The WRITE off.... can reduce your TAXABLE INCOME.... so the proper math might look more like...
A guy makes 100K taxable income
He pays 25K in interest
His net taxable income (without anything else) would be 75K.
Now not only is this guy saving the taxes on the 25K but he's also reduced his amount of taxable income which may have put him in a lower % tax bracket as well!
It's all very complicated -- and is something that needs to be worked out per individual and with a qualified accountant that can crunch the actual numbers.
+++++++++++++
So here's the other thing that people forget about when buying a house.
The ROI should actually be calculated on the amount of money you put down... so let's say a guy puts down 25K on a 100K house.... and 10 years later he sells for 150K... did he make 50 on 100 or did he make 50 on the 25 he actually "invested".

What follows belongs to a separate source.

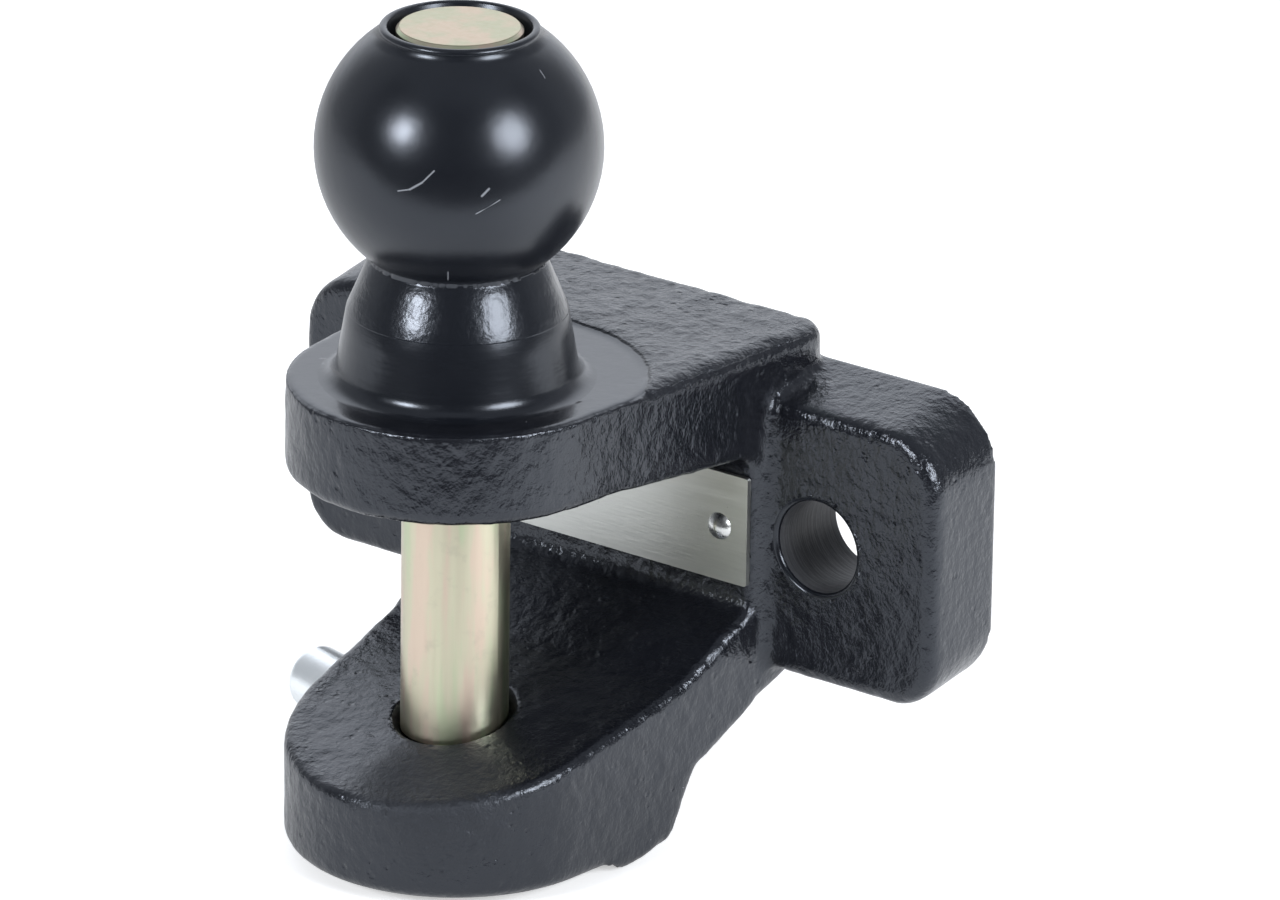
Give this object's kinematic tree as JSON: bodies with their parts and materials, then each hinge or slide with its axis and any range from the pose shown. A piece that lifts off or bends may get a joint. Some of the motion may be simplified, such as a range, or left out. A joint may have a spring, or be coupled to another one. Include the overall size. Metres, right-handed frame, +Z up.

Of course that is oversimplification... because the numbers just aren't that simple and if you ask me -- NOBODY ever made any money buying a house that they LIVE in... because when you take into account the payments and the upkeep and the taxes etc -- they've spent way more than they "made"... but it SOUNDS GOOD!
The way to make money on real estate is to buy something and rent it out... 'cause it doesn't work out on you primary living space. But everyone has to live somewhere and the key is to have it free and clear as soon as you possibly can.
The catch is -- investing in the stocks or other forms of investments -- will far exceed the amount you save by paying off early. You have to take into account the COMPOUNDING of interest on interest over time.... and a paid off house doesn't return anything to you after it's paid off.... it just saves you some money each month. But the money isn't WORKING... if that makes any sense.